California State Capitol. (Photo: Kevin Sanders for California Globe)
AB 1232 Would Make Important Changes to California’s Administrative Procedure Act
A provision would require the OAL to specify how cost of living impacts could be reduce
By Chris Micheli, May 18, 2025 9:14 pm
Assembly Bill 1232, as amended March 28, 2025, is authored by Assembly Member Anamarie Avila Farias and principally co-authored by Assembly Member Jose Luis Solache to required proposed state agency regulations to consider cost of living impacts on residents of the state.
The bill would amend Government Code Sections 11346.3, 11346.3, 11349, 11349.1, and 11349.3, which are contained in the Administrative Procedure Act (APA) sections of California’s Government Code. Generally, the APA governs the procedure for the adoption, amendment, or repeal of regulations by state agencies and for the review of those regulatory actions by the Office of Administrative Law (OAL).
Under current law, state agencies, departments, boards, commissions, and bureaus are required to assess the impact on California business enterprises and individuals and to adhere to specified requirements in making that assessment. AB 1232 would include among those requirements the assessment of potential adverse economic impact on the cost of living on residents of the state.
According to the bill’s authors: “While state agencies currently must consider economic impacts of their regulations, there is no real oversight of this process nor do those analyses require the consideration of the regulation on cost of living. AB 1232 helps achieve the state’s affordability goals by requiring state agencies to specifically examine what impacts their proposed regulation would have on the cost of living for Californians.
“AB 1232 requires agencies to ask: what impact does this regulation have on the cost of everyday essentials, such as food, water, energy, gas, and housing? In addition, it would require the Office of Administrative Law to add cost of living to its review of proposed regulations, empowering OAL to not only examine cost of living impacts independently, but also reject proposed regulations that significantly impact cost of living in favor of a more affordable alternative. Through this process, agencies must transparently consider the impacts of their regulations on Californians’ and must seek to find alternatives that reduce cost impacts”.
First, the bill would amend Section 11346.3 of the Government Code by adding subdivision (a)(3) to provide:
(3) The state agency, before submitting a proposal to adopt, amend, or repeal a regulation to the office, shall consider the proposal’s cost of living impacts on residents of the state.
The above provision would require any rulemaking entity to consider cost of living impacts prior to submitting the regulatory change to OAL.
Second, the bill would add subdivision (b)(1)(B) to provide:
(b) (1) A state agency proposing to adopt, amend, or repeal a regulation that is not a major regulation or that is a major regulation proposed before November 1, 2013, shall prepare an economic impact assessment that assesses whether and to what extent it will affect the following:
(A) The creation or elimination of jobs within the state.
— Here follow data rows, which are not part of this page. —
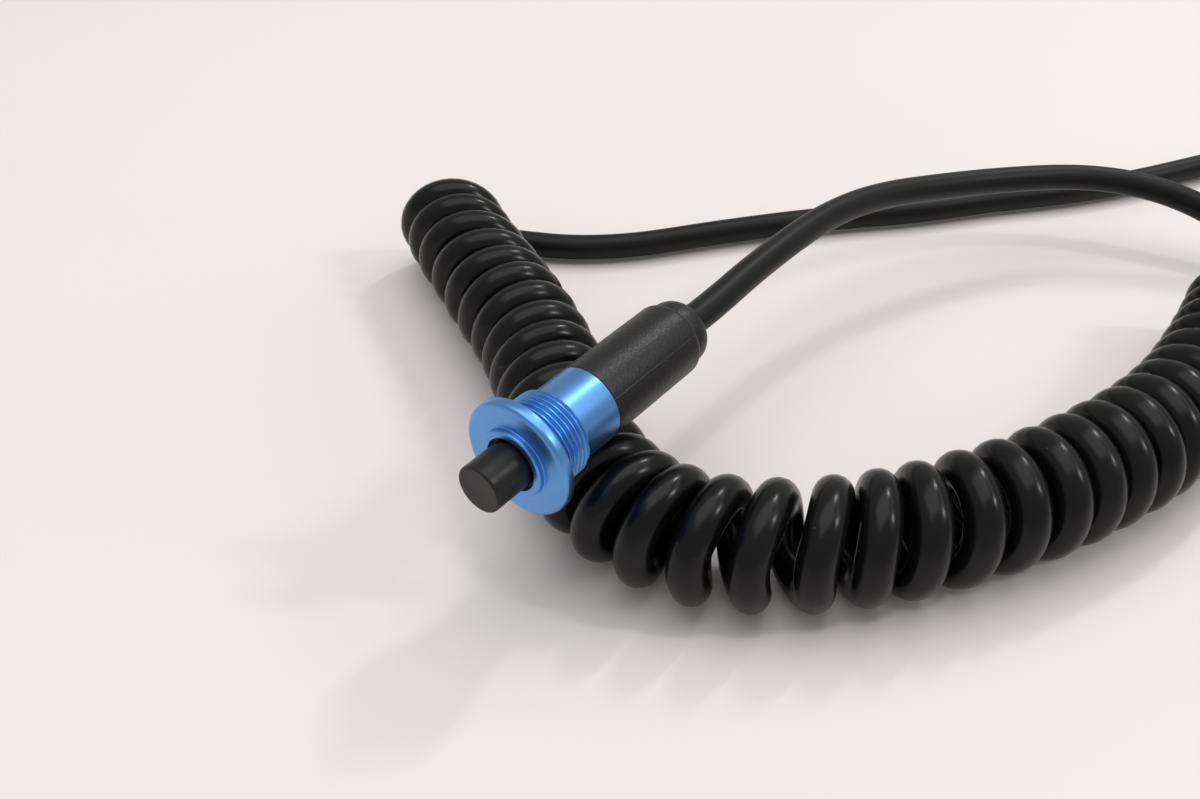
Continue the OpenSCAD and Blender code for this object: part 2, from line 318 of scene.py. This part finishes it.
def turned_tree():
    """A part turned about X from an outline, with an optional thread and mould seam."""
    tree, w, given = shape_tree("turned_part", [
        ("Outline", "Object", None), ("Around", "Int", 96),
        ("Thread From", "Float", 1.0), ("Thread To", "Float", 0.0),
        ("Pitch", "Float", 1.0), ("Depth", "Float", 0.0), ("Crest", "Float", 1.0),
        ("Seam Angle", "Float", 0.0), ("Seam Height", "Float", 0.0),
        ("Seam Width", "Float", 1.0)])
    outline = w.add("GeometryNodeObjectInfo", {"Object": given["Outline"]}).outputs["Geometry"]
    rows = w.add("GeometryNodeAttributeDomainSize", {"Geometry": outline}).outputs["Point Count"]
    grid = w.add("GeometryNodeMeshGrid", {
        "Vertices X": w.math("ADD", given["Around"], 1), "Vertices Y": rows}).outputs["Mesh"]
    index = w.add("GeometryNodeInputIndex").outputs[0]
    place = w.add("GeometryNodeSampleIndex", {
        "Geometry": outline, "Value": w.add("GeometryNodeInputPosition").outputs[0],
        "Index": w.math("MODULO", index, rows)}, data_type="FLOAT_VECTOR").outputs[0]
    split = w.add("ShaderNodeSeparateXYZ", {0: place}).outputs
    along, radius = split[0], split[1]
    turn = w.math("DIVIDE", w.math("FLOOR", w.math("DIVIDE", index, rows)), given["Around"])
    angle = w.math("MULTIPLY", turn, 2 * math.pi)

    travel = w.math("SUBTRACT", w.math("DIVIDE", along, given["Pitch"]), turn)
    groove = w.span(w.math("PINGPONG", travel, 0.5), FLANK_FROM, FLANK_TO)
    cut = w.math("SUBTRACT", given["Crest"], w.math("MULTIPLY", groove, given["Depth"]))
    threaded = w.math("MINIMUM", radius, cut)
    here = w.math("MULTIPLY", w.math("GREATER_THAN", along, given["Thread From"]),
                  w.math("LESS_THAN", along, given["Thread To"]))
    shaped = w.math("ADD", radius, w.math("MULTIPLY", here,
                                          w.math("SUBTRACT", threaded, radius)))

    aside = w.math("PINGPONG", w.math("SUBTRACT", angle, given["Seam Angle"]), math.pi / 2)
    near = w.span(w.math("MULTIPLY", aside, radius), 0.0, given["Seam Width"], 1.0, 0.0)
    final = w.math("ADD", shaped, w.math("MULTIPLY", near, given["Seam Height"]))

    spot = w.add("ShaderNodeCombineXYZ", {
        0: along, 1: w.math("MULTIPLY", final, w.math("COSINE", angle)),
        2: w.math("MULTIPLY", final, w.math("SINE", angle))}).outputs[0]
    moved = w.add("GeometryNodeSetPosition", {"Geometry": grid, "Position": spot})
    close_shape(w, moved.outputs[0], given["Material"])
    return tree


def spring_tree():
    """A round-wire coil spring along X."""
    tree, w, given = shape_tree("coil_spring", [
        ("Start", "Float", 0.0), ("Length", "Float", 1.0), ("Coils", "Float", 5.0),
        ("Coil Radius", "Float", 1.0), ("Wire Radius", "Float", 0.1)])
    spiral = w.add("GeometryNodeCurveSpiral", {
        "Resolution": 40, "Rotations": given["Coils"], "Start Radius": given["Coil Radius"],
        "End Radius": given["Coil Radius"], "Height": given["Length"]}).outputs[0]
    shift = w.add("ShaderNodeCombineXYZ", {0: given["Start"]}).outputs[0]
    lying = w.add("GeometryNodeTransform", {
        "Geometry": spiral, "Rotation": (0, math.pi / 2, 0), "Translation": shift})
    wire = w.add("GeometryNodeCurvePrimitiveCircle", {
        "Resolution": 12, "Radius": given["Wire Radius"]}).outputs[0]
    solid = w.add("GeometryNodeCurveToMesh", {
        "Curve": lying.outputs[0], "Profile Curve": wire, "Fill Caps": True})
    close_shape(w, solid.outputs[0], given["Material"])
    return tree


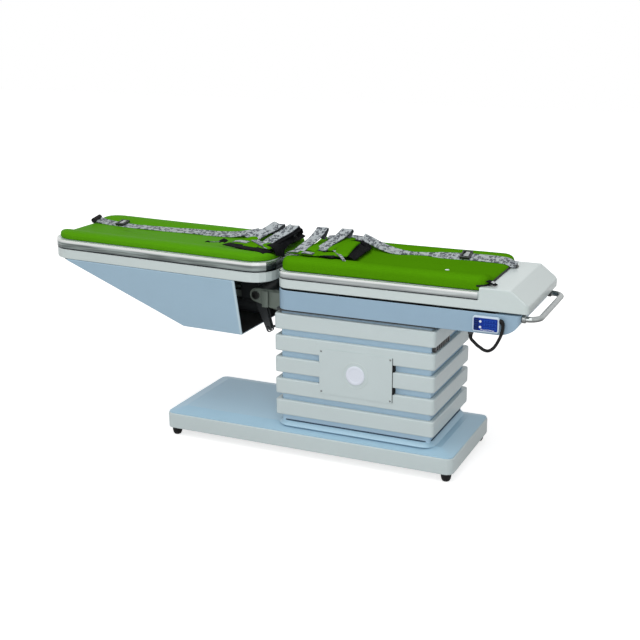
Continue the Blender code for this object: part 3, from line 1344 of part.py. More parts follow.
def make_leg_frame(leg):
    """The steel frame inside the leg shell and the roll spindle that carries it."""
    block_left = PIVOT_X - BLOCK_LENGTH
    flange_x1 = block_left - SPINDLE_SHOULDER_GAP
    flange_x0 = flange_x1 - SPINDLE_FLANGE_LENGTH
    spindle = rod(
        "roll_spindle", SPINDLE_RADIUS, (flange_x0, 0, PIVOT_Z),
        (block_left + SPINDLE_ENGAGED, 0, PIVOT_Z), leg, BRIGHT_STEEL,
    )
    flange = rod(
        "spindle_flange", SPINDLE_FLANGE_RADIUS, (flange_x0, 0, PIVOT_Z), (flange_x1, 0, PIVOT_Z), leg,
    )
    shape(spindle, flange, "UNION")

    deck_top = LEG_TRAY_BOTTOM - SEAT_GAP
    deck_bottom = deck_top - DECK_THICKNESS
    plate_x1 = flange_x0 - SEAT_GAP
    plate_x0 = plate_x1 - BULKHEAD_THICKNESS
    subframe = box(
        "leg_subframe", (plate_x0, -BULKHEAD_WIDTH / 2, deck_top - BULKHEAD_HEIGHT),
        (plate_x1, BULKHEAD_WIDTH / 2, deck_top - DECK_THICKNESS / 2), leg, GREY_PAINT,
    )
    deck_x1 = plate_x1 + DECK_OVERHANG
    deck = box(
        "frame_deck", (deck_x1 - DECK_LENGTH, -BULKHEAD_WIDTH / 2, deck_bottom),
        (deck_x1, BULKHEAD_WIDTH / 2, deck_top), leg,
    )
    shape(subframe, deck, "UNION")
    for name, sign in (("front", -1), ("back", 1)):
        y = sign * GUSSET_SPACING / 2
        gusset_x0 = plate_x0 - GUSSET_LENGTH
        outline = [
            (plate_x0 + BULKHEAD_THICKNESS / 2, deck_bottom + DECK_THICKNESS / 2),
            (gusset_x0, deck_bottom + DECK_THICKNESS / 2),
            (plate_x0 + BULKHEAD_THICKNESS / 2, deck_bottom - GUSSET_LENGTH),
        ]
        gusset = prism(
            f"gusset_{name}", [outline], y - GUSSET_THICKNESS / 2, y + GUSSET_THICKNESS / 2, "XZ", leg,
        )
        shape(subframe, gusset, "UNION")


def strap(name, x0, x1, y, valley, carrier):
    """A flat stretch of webbing that lies along a pad's valley."""
    half = WEBBING_WIDTH / 2
    outline = valley.layer(y - half, y + half, SEAT_GAP, WEBBING_THICKNESS)
    return prism(name, [outline], x0, x1, "YZ", carrier, WEBBING)


def buckle(name, x, y, valley, carrier):
    """A ladder buckle that straddles its strap."""
    half = BUCKLE_WIDTH / 2
    outline = valley.layer(y - half, y + half, WEBBING_THICKNESS + 2 * SEAT_GAP, BUCKLE_HEIGHT)
    piece = prism(
        name, [outline], x - BUCKLE_LENGTH / 2, x + BUCKLE_LENGTH / 2, "YZ", carrier, BLACK_PLASTIC,
    )
    ease_edges(piece, BUCKLE_EDGE)
    return piece


def make_harness(name, x0, x1, valley, loop_shares, carrier):
    """A padded belt folded over the split, with its webbing tails standing up from it."""
    steps = BELT_WAVE_COUNT * BELT_WAVE_STEPS
    filled = valley.floor + BELT_FILL
    stations = valley.stations(BELT_FRONT_Y, BELT_BACK_Y)
    rings = []
    for step in range(steps + 1):
        x = x0 + (x1 - x0) * step / steps
        wave = (1 - cos(2 * pi * BELT_WAVE_COUNT * step / steps)) / 2
        lift = SEAT_GAP + BELT_THICKNESS + BELT_WAVE_HEIGHT * wave
        lower = [(x, y, valley.height(y) + SEAT_GAP) for y in stations]
        upper = [(x, y, max(valley.height(y), filled) + lift) for y in reversed(stations)]
        rings.append(lower + upper)
    belt = loft(name, rings, carrier, GREEN_VINYL)
    base = filled + BELT_THICKNESS - LOOP_SINK
    for number, share in enumerate(loop_shares, start=1):
        outer = []
        inner = []
        for step in range(LOOP_STEPS + 1):
            t = step / LOOP_STEPS
            run = -LOOP_RUN / 2 + LOOP_RUN * t
            rise = LOOP_RISE * sin(pi / 2 * t) ** 2
            outer.append((run, base + rise + LOOP_THICKNESS))
            inner.append((run, base + rise))
        x = x0 + (x1 - x0) * share
        tail = prism(
            f"{name}_tail_{number}", [outer + list(reversed(inner))],
            x - WEBBING_WIDTH / 2, x + WEBBING_WIDTH / 2, "YZ", carrier,
        )
        tail.rotation_euler = (0, 0, -LOOP_TURN)
        shape(belt, tail, "UNION")


def make_soft_goods(chest, leg, chest_valley, leg_valley):
    """Straps, buckles, the folded harness on each pad and the straps' end fittings."""
    roller_x = LEG_LEFT + LEG_PAD_INSET + ROLLER_SETBACK
    rests = []
    for end in (-1, 1):
        y = LEG_STRAP_Y + end * ROLLER_LENGTH / 2
        rests.append(Vector((roller_x, y, leg_valley.height(y) + SEAT_GAP)))
    along = (rests[1] - rests[0]).normalized()
    lift = ROLLER_RADIUS * Vector((0, -along.z, along.y))
    rod("strap_knob", ROLLER_RADIUS, rests[0] + lift, rests[1] + lift, leg, RUBBER)

    harness_right = LEG_RIGHT - LEG_PAD_INSET - LEG_BELT_START
    harness_left = harness_right - LEG_BELT_LENGTH
    make_harness("leg_harness", harness_left, harness_right, leg_valley, LEG_TAIL_SHARES, leg)
    strap_x0 = roller_x + ROLLER_RADIUS + SEAT_GAP
    strap_x1 = harness_left - STRAP_END_GAP
    strap("leg_strap", strap_x0, strap_x1, LEG_STRAP_Y, leg_valley, leg)
    buckle_x = strap_x0 + LEG_BUCKLE_SHARE * (strap_x1 - strap_x0)
    buckle("leg_buckle", buckle_x, LEG_STRAP_Y, leg_valley, leg)

    harness_left = CHEST_LEFT + CHEST_PAD_INSET + CHEST_BELT_START
    harness_right = harness_left + CHEST_BELT_LENGTH
    make_harness(
        "chest_harness", harness_left, harness_right, chest_valley, CHEST_TAIL_SHARES, chest,
    )
    chest_pad_right = CHEST_RIGHT - CHEST_PAD_END_SETBACK
    strap_x0 = harness_right + STRAP_END_GAP
    strap_x1 = chest_pad_right - CHEST_PAD_SHOULDER * PAD_RING_SHARES[-1][1]
    strap("chest_strap", strap_x0, strap_x1, CHEST_STRAP_Y, chest_valley, chest)
    buckle_x = strap_x0 + CHEST_BUCKLE_SHARE * (strap_x1 - strap_x0)
    buckle("chest_buckle", buckle_x, CHEST_STRAP_Y, chest_valley, chest)
    anchor_x0 = chest_pad_right + PAD_POCKET_GAP + SEAT_GAP
    cap_top = CHEST_DECK_TOP + CAP_RISE
    anchor = box(
        "strap_anchor", (anchor_x0, CHEST_STRAP_Y - ANCHOR_WIDTH / 2, cap_top + SEAT_GAP),
        (anchor_x0 + ANCHOR_LENGTH, CHEST_STRAP_Y + ANCHOR_WIDTH / 2, cap_top + SEAT_GAP + ANCHOR_HEIGHT),
        chest, BLACK_PLASTIC,
    )
    ease_edges(anchor, BUCKLE_EDGE)

    hook_x1 = LEG_LEFT - SEAT_GAP
    hook_outline = [
        (hook_x1, LEG_BAND_TOP - HOOK_THICKNESS), (hook_x1 - HOOK_REACH, LEG_BAND_TOP - HOOK_THICKNESS),
        (hook_x1 - HOOK_REACH, LEG_BAND_TOP - HOOK_HEIGHT),
        (hook_x1 - HOOK_REACH + HOOK_THICKNESS, LEG_BAND_TOP - HOOK_HEIGHT),
        (hook_x1 - HOOK_REACH + HOOK_THICKNESS, LEG_BAND_TOP - 2 * HOOK_THICKNESS),
        (hook_x1, LEG_BAND_TOP - 2 * HOOK_THICKNESS),
    ]
    prism(
        "foot_hook", [hook_outline], HOOK_Y - HOOK_WIDTH / 2, HOOK_Y + HOOK_WIDTH / 2, "XZ", leg,
        DARK_STEEL,
    )



def middle_of_length():
    """The middle of the table along X, without the free cord."""
    bpy.context.view_layer.update()
    depsgraph = bpy.context.evaluated_depsgraph_get()
    places = []
    for obj in parts.objects:
        if obj.name == "handset_cord":
            continue
        evaluated = obj.evaluated_get(depsgraph)
        mesh = evaluated.to_mesh()
        places += [(evaluated.matrix_world @ vertex.co).x for vertex in mesh.vertices]
        evaluated.to_mesh_clear()
    return (min(places) + max(places)) / 2


clear_scene()
parts = new_collection("traction_table")
cutters = new_collection("shaping_tools")
guides = new_collection("axes")

WHITE_PAINT = new_finish("white_paint", (0.56, 0.62, 0.62), 0.38)
WHITE_GLOSS = new_finish("white_gloss", (0.58, 0.64, 0.63), 0.30)
WHITE_PLASTIC = new_finish("white_plastic", (0.60, 0.66, 0.68), 0.40)
BLUE_PAINT = new_finish("blue_paint", (0.30, 0.43, 0.55), 0.40)
BLUE_MEMBRANE = new_finish("blue_membrane", (0.01, 0.06, 0.33), 0.35)
GREEN_VINYL = new_finish("green_vinyl", (0.08, 0.26, 0.005), 0.42)
WEBBING = new_finish("webbing", (0.45, 0.48, 0.52), 0.80)
BRIGHT_STEEL = new_finish("bright_steel", (0.62, 0.63, 0.64), 0.18, 1.0)
DARK_STEEL = new_finish("dark_steel", (0.05, 0.06, 0.06), 0.45, 0.6)
GREY_PAINT = new_finish("grey_paint", (0.22, 0.26, 0.24), 0.50)
BLACK_PLASTIC = new_finish("black_plastic", (0.015, 0.016, 0.018), 0.40)
PALE_DISC = new_finish("pale_disc", (0.68, 0.73, 0.74), 0.35)
RUBBER = new_finish("rubber", (0.012, 0.012, 0.013), 0.60)

table = Carrier("table_origin", (0, 0, 0))
chest_axis = Carrier("traction_slide_axis", (CHEST_LEFT, 0, HOUSING_TOP), table)
pitch_axis = Carrier("leg_pitch_axis", (PIVOT_X, 0, PIVOT_Z), table, tilt=LEG_REST_PITCH)
roll_axis = Carrier("leg_roll_axis", (PIVOT_X, 0, PIVOT_Z), pitch_axis)
rod_axis = Carrier("pitch_rod_axis", along_rod(0), table)

make_base(table)
column_core = make_column(table)
make_housing(table)
make_slides(table, chest_axis)
make_traction_drive(table, chest_axis)
make_handle(table)
make_handset(table)
make_bracket(table)
make_pitch_drive(table, rod_axis, column_core)
make_yoke(pitch_axis)
make_leg_frame(roll_axis)
make_hull(roll_axis)
leg_pad_valley = make_leg_top(roll_axis)
chest_pad_valley = make_chest_top(chest_axis)
make_soft_goods(chest_axis, roll_axis, chest_pad_valley, leg_pad_valley)
table.empty.location.x = -middle_of_length()
bpy.context.view_layer.update()
for carrier in (chest_axis, pitch_axis, roll_axis, rod_axis):
    print(carrier.empty.name, [round(value, 6) for value in carrier.empty.matrix_world.translation])
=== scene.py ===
"""Traction table: finishes, soft goods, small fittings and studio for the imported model.

Every place is written in table positions: X from the middle of the base towards the head
end, Y towards the back and Z up from the floor. A Section moves them to the frame of the
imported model, with the rest tilt of the leg section where a piece rides on it. Lengths are
in metres, apart from the bands' widths and the routes that are written as text, which are in
millimetres.
"""

import json
import logging
from dataclasses import dataclass, replace
from enum import Enum
from math import cos, pi, radians, sin
from typing import ClassVar, Iterable, Optional, Sequence, Union

import bmesh
import bpy
from mathutils import Matrix, Vector, noise

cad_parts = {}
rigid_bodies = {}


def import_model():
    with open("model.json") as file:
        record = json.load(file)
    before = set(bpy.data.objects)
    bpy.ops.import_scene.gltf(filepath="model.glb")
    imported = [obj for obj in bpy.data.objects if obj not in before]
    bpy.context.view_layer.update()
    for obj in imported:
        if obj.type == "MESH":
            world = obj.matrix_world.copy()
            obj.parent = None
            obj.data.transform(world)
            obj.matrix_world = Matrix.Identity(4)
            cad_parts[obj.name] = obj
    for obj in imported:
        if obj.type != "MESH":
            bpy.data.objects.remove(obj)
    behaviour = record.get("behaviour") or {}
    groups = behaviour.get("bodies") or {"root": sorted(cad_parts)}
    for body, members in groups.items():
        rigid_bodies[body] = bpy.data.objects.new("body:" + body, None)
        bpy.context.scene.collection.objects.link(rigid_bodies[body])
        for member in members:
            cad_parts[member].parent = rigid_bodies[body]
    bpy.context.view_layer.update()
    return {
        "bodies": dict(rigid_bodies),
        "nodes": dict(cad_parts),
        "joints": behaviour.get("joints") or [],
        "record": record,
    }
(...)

(B) The cost of living impacts on residents of the state.
The above provision would impose for non – “major regulations” (i.e., those that are estimated to increase costs by $50 million or more) a requirement for the rulemaking entity to consider the cost of living impacts.
Third, the bill would add subdivision (c)(1)(B) to provide:
(c) (1) Each state agency proposing to adopt, amend, or repeal a major regulation on or after November 1, 2013, shall prepare a standardized regulatory impact analysis in the manner prescribed by the Department of Finance pursuant to Section 11346.36. The standardized regulatory impact analysis shall address all of the following:
(A) The creation or elimination of jobs within the state.
(B) The cost of living impacts on residents of the state.
The above provision would impose for “major regulations” the requirement that the rulemaking entity to consider the cost of living impacts as part of the SRIA process, which is considered by the DOF.
Fourth, the bill would add subdivisions (f) and (g) to provide:
(f) When a state agency determines that it needs to contract for outside services in order to perform the analyses in this section, the agency shall notify the office and the office shall select the contractor and oversee its work.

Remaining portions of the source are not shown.